Este año se cumplen 100 años del Genocidio Armenio y 70 del Holocausto nazi, por citar dos ejemplos. Otros casos semejantes, más cercanos, pueden ser las dictaduras latinoamericanas, sin incluir las guerras. La lista de atrocidades humanas pareciera ser infinita. El hombre es el lobo del hombre, decía el griego Plauto. Ahora, la pregunta que ha inquietado a estudiosos y a las propias víctimas sobrevivientes de estos sucesos es cómo contar ese pasado, sin quedar atrapado en el intento. ¿Cómo revivir el infierno y no quemarse?
En los casos en que las personas sufren traumas radicales, se abre esta dicotomía: cómo contar aquello que es parte de mí y, no obstante, es una experiencia ominosa.

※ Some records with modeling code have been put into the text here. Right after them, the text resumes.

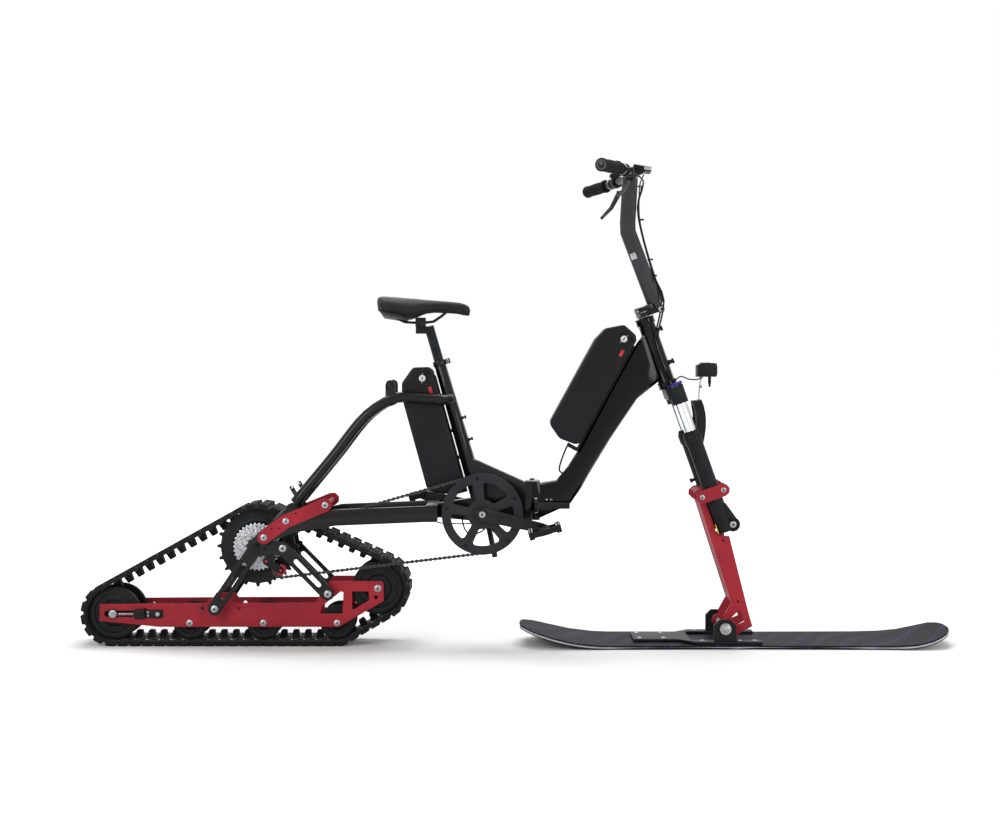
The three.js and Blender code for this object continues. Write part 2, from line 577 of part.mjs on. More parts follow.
const hingeKnuckle = (front, z0, z1) => {
  const x0 = front ? foldHinge.x + fit : hingeRear;
  const x1 = front ? foldHinge.x + fit + foldHinge.plate : foldHinge.x - fit;
  return join(
    rod([foldHinge.x, foldHinge.pinY, z0], [foldHinge.x, foldHinge.pinY, z1], foldHinge.knuckle),
    block(x0, x1, foldHinge.half - overrun, foldHinge.pinY, z0, z1),
  );
};
const hingePin = rod(
  [foldHinge.x, foldHinge.pinY, foldHinge.lowZ], [foldHinge.x, foldHinge.pinY, foldHinge.highZ],
  foldHinge.pinRadius, facets.bolt,
);
const crossLug = seatPoint(0, seatTube.length - seatTube.lugBelow);
const postBore = rod(
  seatPoint(0, seatTube.length - seatTube.boreLength), seatPoint(0, seatTube.length + overrun),
  seatpost.radius + fit);
const spindleBore = pin(
  bottomBracket.x, bottomBracket.z, around(bottomBracket.spindleRadius),
  -bottomBracket.shellHalf - overrun, bottomBracket.shellHalf + overrun, facets.tube);
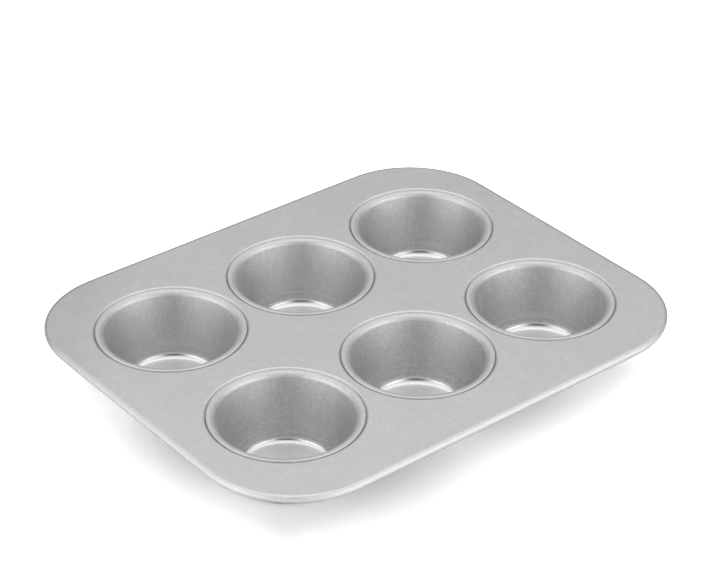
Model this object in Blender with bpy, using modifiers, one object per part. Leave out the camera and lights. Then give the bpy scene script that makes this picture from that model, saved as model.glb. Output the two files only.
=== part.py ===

Y, en la medida en que no puedo mencionarlo, ¿cómo puedo comprenderlo y liberarme del peso que conlleva por innominado?
La respuesta que ha dado la literatura es diversa. Numerosos autores, como pueden ser Primo Levi, Jorge Semprún, Sergio Chejfec, Rodolfo Walsh, Pedro Lamebel o la misma Ana Frank, se han encontrado entre el dilema de escribir o no escribir, y todos ellos lo hicieron. Aunque otros tantos no lo han hecho.
En el caso del primer grupo, el recurso del cual se valieron para relatar el trauma y no perecer en el intento ha sido la ficción. A través de ella, con las posibilidades de la metáfora y la alusión, han logrado recrear sus experiencias y conseguir no sobrepasar el margen de tolerancia emocional y, a la vez, lograr una reproducción más o menos fiel de sus historias.
Asimismo, han demostrado ciertos estudiosos como Dominikc Lacapra que el trauma no solo se experimenta de modo directo sino también de forma transgeneracional. Es el caso de los hijos e incluso las víctimas de los sobrevivientes que padecen ellos mismos los síntomas de lo que padecieron sus antecesores. Nuevamente, en este grupo, el mismo mecanismo para recuperar las palabras capaces de nombrar aquello es la ficción.
Pareciera, entonces, comprobada la idea de que la capacidad de contar historias es una parte constitutiva de lo más profundo del hombre. Necesitamos de las palabras para constituir nuestra identidad personal y nuestra identidad colectiva. A su vez, sabemos que el pasado es condicionante del presente, cuando no determinante. Se trata, entonces, de tener las herramientas justas para impedir que esa fuerza de lo antiguo obture el futuro.